Un couple de nouveaux riches, grâce au boursicotage, veut traduire en reconnaissance sociale sa nouvelle situation financière. Il va organiser un bal, afin d'attirer à lui le beau monde parisien. Mais la petite fille de la maison, qui rêve à ce bal pour échapper à la froideur égotique de ses parents - notamment de sa mère hystérisée par cette nouvelle donne sociale - va apprendre qu'elle en sera exclue, afin ne pas gêner l'exercice mondain. Sa fureur en sera biblique.
"Le Bal" est certainement un des plus beaux textes littéraires écrits sur l'enfant réel, sur ses faiblesses et sa
sensibilité exacerbée, sur son sens de l'injustice et sur la radicalité de sa colère, non encore atrophiée par la discipline éducative et le conformisme.
Mme Nemirovski était sans conteste misanthrope et pessimiste.

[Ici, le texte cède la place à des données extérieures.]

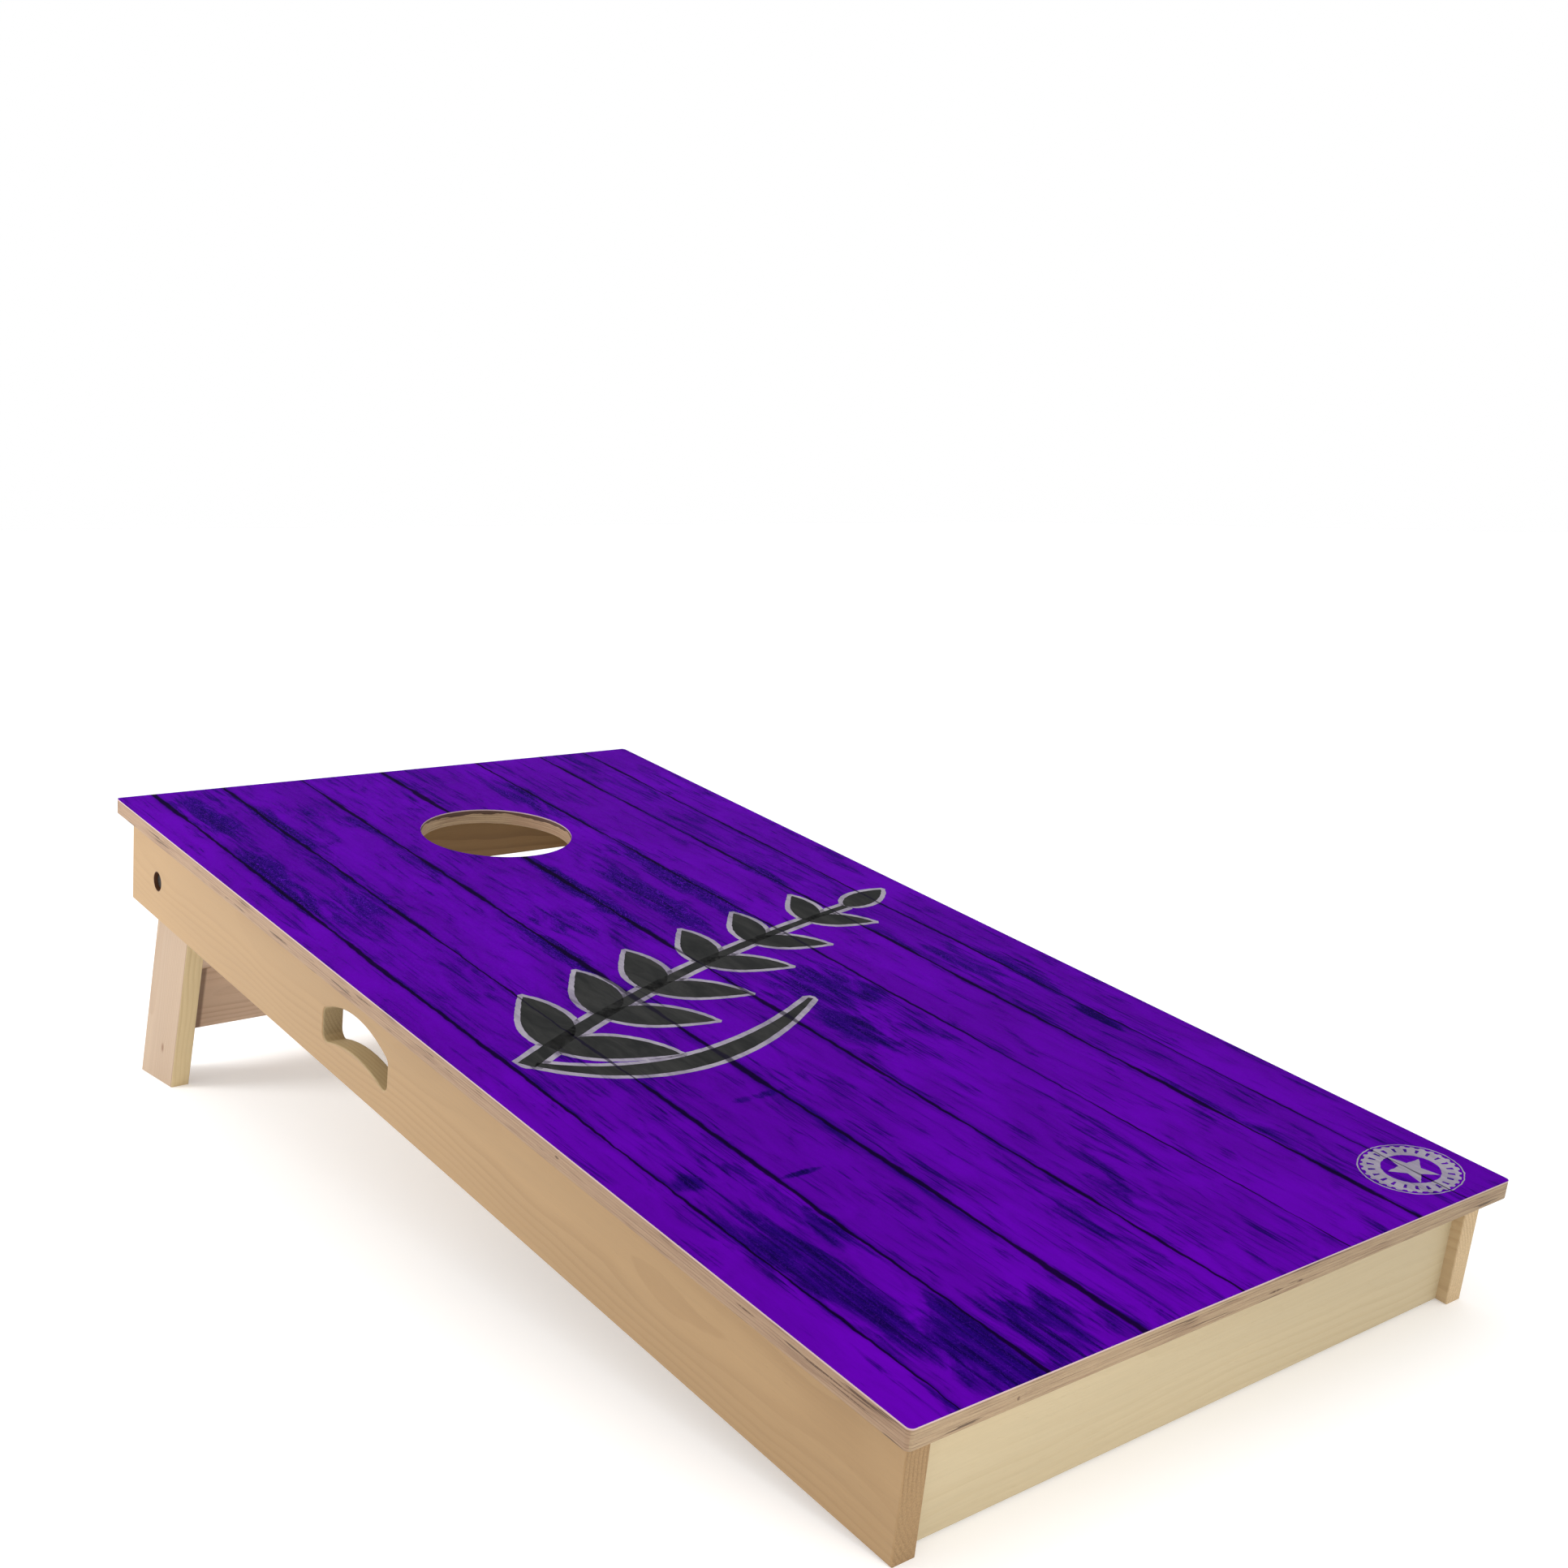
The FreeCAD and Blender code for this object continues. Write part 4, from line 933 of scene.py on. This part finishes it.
def lay_print(name, mesh, centre, turn, material):
    """Lay a drawn layer on the film, turned about its middle, and make it ride on the frame."""
    data = bpy.data.meshes.new(name)
    bmesh.ops.recalc_face_normals(mesh, faces=mesh.faces)
    turned = Matrix.Rotation(math.radians(turn), 4, "Z")
    mesh.transform(DECK @ Matrix.Translation((*centre, 0)) @ turned)
    mesh.to_mesh(data)
    mesh.free()
    piece = bpy.data.objects.new(name, data)
    bpy.context.scene.collection.objects.link(piece)
    data.materials.append(material)
    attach(piece, "frame")


# The sprig: a stem, pairs of leaves that shrink towards its tip, one leaf at the tip, and a
# flourish under its root end. A path is its start, a point that draws it aside, and its end.
MOTIF_CENTRE = (0.308, 0.602)
MOTIF_TURN = 18.0
OUTLINE = 0.0052
BLUNT_END = 0.45

STEM = ((-0.278, -0.020), (-0.06, 0.030), (0.215, 0.006))
STEM_STEPS = 60
STEM_HALF_WIDTHS = (0.0075, 0.0035)
FLOURISH = ((-0.272, -0.024), (-0.215, -0.150), (-0.005, -0.098))
FLOURISH_STEPS = 44
FLOURISH_HALF_WIDTH = 0.0105
FLOURISH_TAPER = (0.10, 0.94)

# From the first pair of leaves to the last: the stem's step it grows from, its length, and for each
# side its angle in degrees; then how far each side's leaves bend, as a share of their length.
LEAF_PAIRS = 6
LEAF_STEPS = (5, 53)
LEAF_LENGTHS = (0.100, 0.066)
LEAF_SIDES = (((54, 46), -0.16), ((-50, -44), 0.12))
LEAF_HALF_WIDTH_SHARE = 0.21
LEAF_POINTS = 28
TIP_LEAF_ANGLE = 2
TIP_LEAF_LENGTH = 0.070
TIP_LEAF_HALF_WIDTH = 0.0135


def between(ends, share):
    """The value so far of the way from the first end to the last."""
    return ends[0] + (ends[1] - ends[0]) * share


def curve(start, pull, end, count):
    """Points along a curve from start to end, drawn towards a third point between them."""
    start, pull, end = Vector(start), Vector(pull), Vector(end)
    steps = [index / count for index in range(count + 1)]
    return [start * (1 - t) ** 2 + pull * 2 * t * (1 - t) + end * t ** 2 for t in steps]


def brush_stroke(mesh, path, half_widths, margin, bottom, top):
    """A thin solid on a stroke along a path, as wide at each point as asked, grown by a margin."""
    directions = []
    for index in range(len(path)):
        ahead, behind = path[min(index + 1, len(path) - 1)], path[max(index - 1, 0)]
        directions.append((ahead - behind).normalized())
    path = [path[0] - directions[0] * margin, *path, path[-1] + directions[-1] * margin]
    directions = [directions[0], *directions, directions[-1]]
    ends = margin * BLUNT_END
    half_widths = [ends, *(half + margin for half in half_widths), ends]
    rows = []
    for point, direction, half in zip(path, directions, half_widths):
        side = Vector((-direction.y, direction.x)) * half
        edges = [roughened(point + side), roughened(point - side)]
        rows.append([mesh.verts.new((x, y, z)) for z in (bottom, top) for x, y in edges])
    for row, after in zip(rows, rows[1:]):
        for one, other in ((0, 1), (1, 3), (3, 2), (2, 0)):
            mesh.faces.new((row[one], row[other], after[other], after[one]))
    for row in (rows[0], rows[-1]):
        mesh.faces.new((row[0], row[1], row[3], row[2]))


def leaf(root, angle, length, half_width, bend):
    """A leaf's midline and half widths: pointed at both ends, fullest before its middle."""
    heading = Vector((math.cos(math.radians(angle)), math.sin(math.radians(angle))))
    tip = Vector(root) + heading * length
    pull = Vector(root) + heading * length * 0.5 + Vector((-heading.y, heading.x)) * bend * length
    path = curve(root, pull, tip, LEAF_POINTS)
    shares = [index / LEAF_POINTS for index in range(LEAF_POINTS + 1)]
    return path, [half_width * math.sin(math.pi * share ** 0.8) ** 0.8 for share in shares]


def sprig():
    """The midline and half widths of every stroke of the sprig."""
    stem = curve(*STEM, STEM_STEPS)
    half_widths = [between(STEM_HALF_WIDTHS, step / STEM_STEPS) for step in range(STEM_STEPS + 1)]
    strokes = [(stem, half_widths)]
    for pair in range(LEAF_PAIRS):
        share = pair / (LEAF_PAIRS - 1)
        root = stem[round(between(LEAF_STEPS, share))]
        length = between(LEAF_LENGTHS, share)
        for angles, bend in LEAF_SIDES:
            half_width = length * LEAF_HALF_WIDTH_SHARE
            strokes.append(leaf(root, between(angles, share), length, half_width, bend))
    strokes.append(leaf(stem[-1], TIP_LEAF_ANGLE, TIP_LEAF_LENGTH, TIP_LEAF_HALF_WIDTH, 0.0))
    tapers = [between(FLOURISH_TAPER, step / FLOURISH_STEPS) for step in range(FLOURISH_STEPS + 1)]
    half_widths = [FLOURISH_HALF_WIDTH * math.sin(math.pi * taper) for taper in tapers]
    strokes.append((curve(*FLOURISH, FLOURISH_STEPS), half_widths))
    return strokes


pale_ink = make_ink("pale_ink", rgb(156, 150, 162), rgb(132, 124, 142))
charcoal_ink = make_ink("charcoal_ink", rgb(34, 35, 35), rgb(50, 50, 49))
plum_ink = make_ink("plum_ink", PURPLE, INDIGO)
ink_top = FILM_THICKNESS + INK_LAYER

for layer, margin, bottom, ink in (
    ("motif_outline", OUTLINE, FILM_THICKNESS, pale_ink),
    ("motif_fill", 0.0, ink_top, charcoal_ink),
):
    drawing = bmesh.new()
    for path, half_widths in sprig():
        brush_stroke(drawing, path, half_widths, margin, bottom, bottom + INK_LAYER)
    lay_print(layer, drawing, MOTIF_CENTRE, MOTIF_TURN, ink)

# The emblem: a thin ring, a broad toothed ring with notches in it, and a star. Each reach is from
# its middle.
EMBLEM_CENTRE = (0.552, 0.050)
EMBLEM_SQUASH = 0.80
RING_POINTS = 192
THIN_RING = (0.0462, 0.0450)
BROAD_RING = (0.0412, 0.0262)
TEETH = 30
TOOTH = 0.05
STAR_POINTS = 5
STAR_REACHES = (0.0215, 0.0092)
NOTCHES = 22
NOTCH_REACHES = (0.0315, 0.0378)
NOTCH_HALF_WIDTHS = (0.00096, 0.0016)


def ring(reach, tooth=0.0):
    """A circle's outline, its teeth so much further out, as a share of its reach."""
    outline = []
    for index in range(RING_POINTS):
        angle = 2 * math.pi * index / RING_POINTS
        far = reach * (1 + tooth * (math.sin(TEETH * angle) > 0))
        outline.append((far * math.cos(angle), far * EMBLEM_SQUASH * math.sin(angle)))
    return outline


def star():
    """A star's outline, one point straight ahead."""
    outline = []
    for index in range(STAR_POINTS * 2):
        angle = math.radians(90 + index * 180 / STAR_POINTS)
        reach = STAR_REACHES[index % 2]
        outline.append((reach * math.cos(angle), reach * math.sin(angle)))
    return outline


def notch(angle):
    """A short wedge that points out from the emblem's middle."""
    direction = Vector((math.cos(angle), math.sin(angle)))
    side = Vector((-direction.y, direction.x))
    (near, far), (narrow, wide) = NOTCH_REACHES, NOTCH_HALF_WIDTHS
    corners = (
        direction * near - side * narrow,
        direction * far - side * wide,
        direction * far + side * wide,
        direction * near + side * narrow,
    )
    return [(corner.x, corner.y * EMBLEM_SQUASH) for corner in corners]


emblem = bmesh.new()
add_band(emblem, ring(THIN_RING[0]), ring(THIN_RING[1]), FILM_THICKNESS, ink_top)
add_band(emblem, ring(BROAD_RING[0], TOOTH), ring(BROAD_RING[1]), FILM_THICKNESS, ink_top)
add_prism(emblem, star(), FILM_THICKNESS, ink_top)
lay_print("emblem_print", emblem, EMBLEM_CENTRE, 0.0, pale_ink)

notches = bmesh.new()
for index in range(NOTCHES):
    add_prism(notches, notch(2 * math.pi * index / NOTCHES), ink_top, ink_top + INK_LAYER)
lay_print("emblem_notches", notches, EMBLEM_CENTRE, 0.0, plum_ink)

# ------------------------------------------------------------------------------ floor and light

WHITE = (1.0, 1.0, 1.0, 1.0)
FLOOR_REACH = 30.0
FLOOR_SHADES = ((0.80, 0.80, 0.80, 1.0), (0.84, 0.84, 0.84, 1.0))
FLOOR_GLOW = 0.28
FLOOR_ROUGHNESS = 0.7
FLOOR_GLOSS = 0.1
FLOOR_GRAIN = Grain((1.0, 1.0, 1.0))

# Each area light: its place, what it points at, its two sides, and its power in watts.
LIGHTS = {
    "left_back_light": ((-1.7, 1.3, 0.8), (-0.3, 0.45, 0.15), (0.8, 0.7), 24.0),
    "front_light": ((-0.27, -1.12, 0.26), (-0.25, -0.6, 0.06), (0.25, 0.2), 1.0),
    "overhead_light": ((0.2, 0.0, 2.8), (cad_box[0] + cad_box[1]) / 2, (2.6, 2.6), 5.0),
}


def make_floor():
    data = bpy.data.meshes.new("floor")
    corners = ((-1, -1), (1, -1), (1, 1), (-1, 1))
    places = [(x * FLOOR_REACH, y * FLOOR_REACH, 0) for x, y in corners]
    data.from_pydata(places, [], [(0, 1, 2, 3)])
    floor = bpy.data.objects.new("floor", data)
    bpy.context.scene.collection.objects.link(floor)
    graph = Graph("studio_floor")
    colour = graph.mix(graph.noise(graph.coordinates.outputs["Object"], FLOOR_GRAIN), *FLOOR_SHADES)
    graph.shader.inputs["Emission Color"].default_value = WHITE
    graph.shader.inputs["Emission Strength"].default_value = FLOOR_GLOW
    data.materials.append(graph.finish(colour, FLOOR_ROUGHNESS, FLOOR_GLOSS))


def area_light(name, place, target, size, power):
    data = bpy.data.lights.new(name, "AREA")
    data.shape = "RECTANGLE"
    data.size, data.size_y = size
    data.energy = power
    light = bpy.data.objects.new(name, data)
    light.location = place
    light.rotation_euler = (Vector(target) - Vector(place)).to_track_quat("-Z", "Y").to_euler()
    bpy.context.scene.collection.objects.link(light)


make_floor()
for name, facts in LIGHTS.items():
    area_light(name, *facts)

world = bpy.data.worlds.new("studio_world")
world.use_nodes = True
world.node_tree.nodes["Background"].inputs["Color"].default_value = WHITE
world.node_tree.nodes["Background"].inputs["Strength"].default_value = 1.0
bpy.context.scene.world = world
bpy.context.scene.view_settings.view_transform = "Standard"

# The camera stands in front of the board's left front corner, a little above it. Its turn is in
# degrees about X, Y and Z, its lens and sensor in millimetres, its shift in picture widths.
CAMERA_PLACE = (-0.9705, -1.3677, 0.6110)
CAMERA_TURN = (81.678, -0.238, -40.367)
CAMERA_LENS = 43.9
CAMERA_SENSOR = 36.0
CAMERA_SHIFT = (-0.047, -0.006)

camera_data = bpy.data.cameras.new("camera")
camera_data.lens = CAMERA_LENS
camera_data.sensor_width = CAMERA_SENSOR
camera_data.shift_x, camera_data.shift_y = CAMERA_SHIFT
camera = bpy.data.objects.new("camera", camera_data)
camera.location = CAMERA_PLACE
camera.rotation_euler = Euler([math.radians(angle) for angle in CAMERA_TURN])
bpy.context.scene.collection.objects.link(camera)
bpy.context.scene.camera = camera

Ce qui l'inclinait d'ailleurs à fréquenter des milieux plutôt conservateurs. Sans plus de conviction que cela. Mais dans tous ses livres, il y a un personnage , un acte parfois isolé - même ambigu - qui traduit une lueur d'espoir, un hommage à la justice. Par exemple le couple d'employés parisiens dans le très grandiose "Suite française", simplement digne dans la débâcle de juin 40. Dans "le bal", c'est l'enfant, qui est le bras de la justice.
Pour une femme issue d'une famille et d'un milieu décadent de "russes blancs" exilés, plutôt délaissée dans sa jeunesse, vivant dans le climat malsain des années 30 et subissant la pression montante de l'antisémitisme, l'optimisme n'était certes pas de rigueur.
Irène Nemirovski n'appréciait sans doute pas ses contemporains, tels qu'ils étaient. Mais elle aimait sans doute ce qu'ils pouvaient devenir, parmi tant de potentialités.
Une position tenable. Indubitablement.